The thing that hurt the most, wasn’t you just being inconsiderate and self-centered. It was you breaking all the promises that you kept. You promised that my secrets would be kept with you. But they never were. I confided in you, I cried about my life in front of you, but instead of keeping it to yourself, you told your partner everything – You want to know how I know? They approached me about it. Your partner knew more about my life than I ever wanted anyone to know. But you didn’t care. Your partner was more important than our friendship.

It always was: ever since I introduced you.

Writing this letter has been difficult for me. I had let all of this go shortly after we stopped talking. Thinking about the past, and what you did has brought back a lot of unwanted emotions. If you’re wondering, I cut you out of my life for a reason, and these above mention, are only some of them. I don’t hate you but I would rather not have you fuck me up like you did before.

I want you to know that you hurt me and we can never be like we used to be; I’m doing good things in my life; ever since we stopped talking, I’ve been dreaming bigger aiming higher, and working harder for what I want. We’re better off as acquaintances, as two people who used to be close but only say hello like ships that pass in the night.

Sincerely with no regrets,
A better me.

Muse-ique

#22: Ten favorite songs.

My taste in what I deem as good or bad music has changed drastically over the years.

I went through an angst-y hard rock and death-metal phase when I was in middle school which coincidentally changed into hip hop, R n’ B and rap over the course of high school (then again so did my group of friends – so they may have been a factor into that change).

I often use music as a: getaway, mood changer, confidence booster, workout enhancer,  shower karaoke, and party starter. As of late, I will listen to just about anything and I mean anything.

That said, my choice of music also changes often enough for me to have a new favorite song every day. The following are not my favorite (because I don’t have any absolute favorites), but they are currently the most played songs on my playlist.

  1. Joseph Attieh – Helwa
  2. Adele – Hello
  3. Jon Bellion – Woke the Fuck Up.
  4. Nick Jonas ft. Tove Lo – Closer
  5. Chainsmokers – Closer
  6. Myriam Fares – Chouf Halak Alayi 
  7. Ed Sheeran – Shape of You
  8. Kygo & Selena Gomez – It Ain’t Me
  9. Disclosure ft. Lorde – Magnets 
  10. Tove Lo – Talking Body

 

What are your favorite songs?

The Future

#20: Where do you want to be in 10 years?

I ask myself this all the time. Sort of. Well, it’s more like:

What the fuck am I doing with my life?
Where the fuck am I going to be in the near/late future?

Instead of telling you the typical overall hopes and dreams thing, I’m going to make it slightly more realistic and break it down in list-form (because I love lists).

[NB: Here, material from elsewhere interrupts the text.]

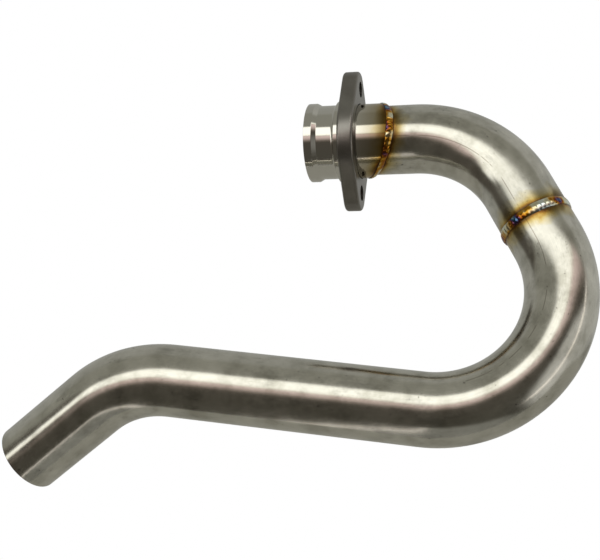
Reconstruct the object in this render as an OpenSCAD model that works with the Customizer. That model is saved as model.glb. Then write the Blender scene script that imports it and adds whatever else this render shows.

Similar to my previous bucket list list, these are the ten things I hope to accomplish (that are feasible) within the next ten or so years.

  1. TESL (Teaching English as a Second Language) certificate
  2. Visit family in Lebanon.
  3. Travel to more than 5 places in the world.
  4. Survive my five to six years as  PhD candidate.
  5. Move out of my parents house and live alone or with friends.
  6. Find a stable job – that I actually like.
  7. Road-trip across Canada.
  8. Read a hundred books in a year.
  9. Start thinking about starting a family/getting married/buying a house.
  10. Continue working my ass off to earn everything that I’ve ever wanted (‘Cause you know, some of us don’t just get handed stuff that easily).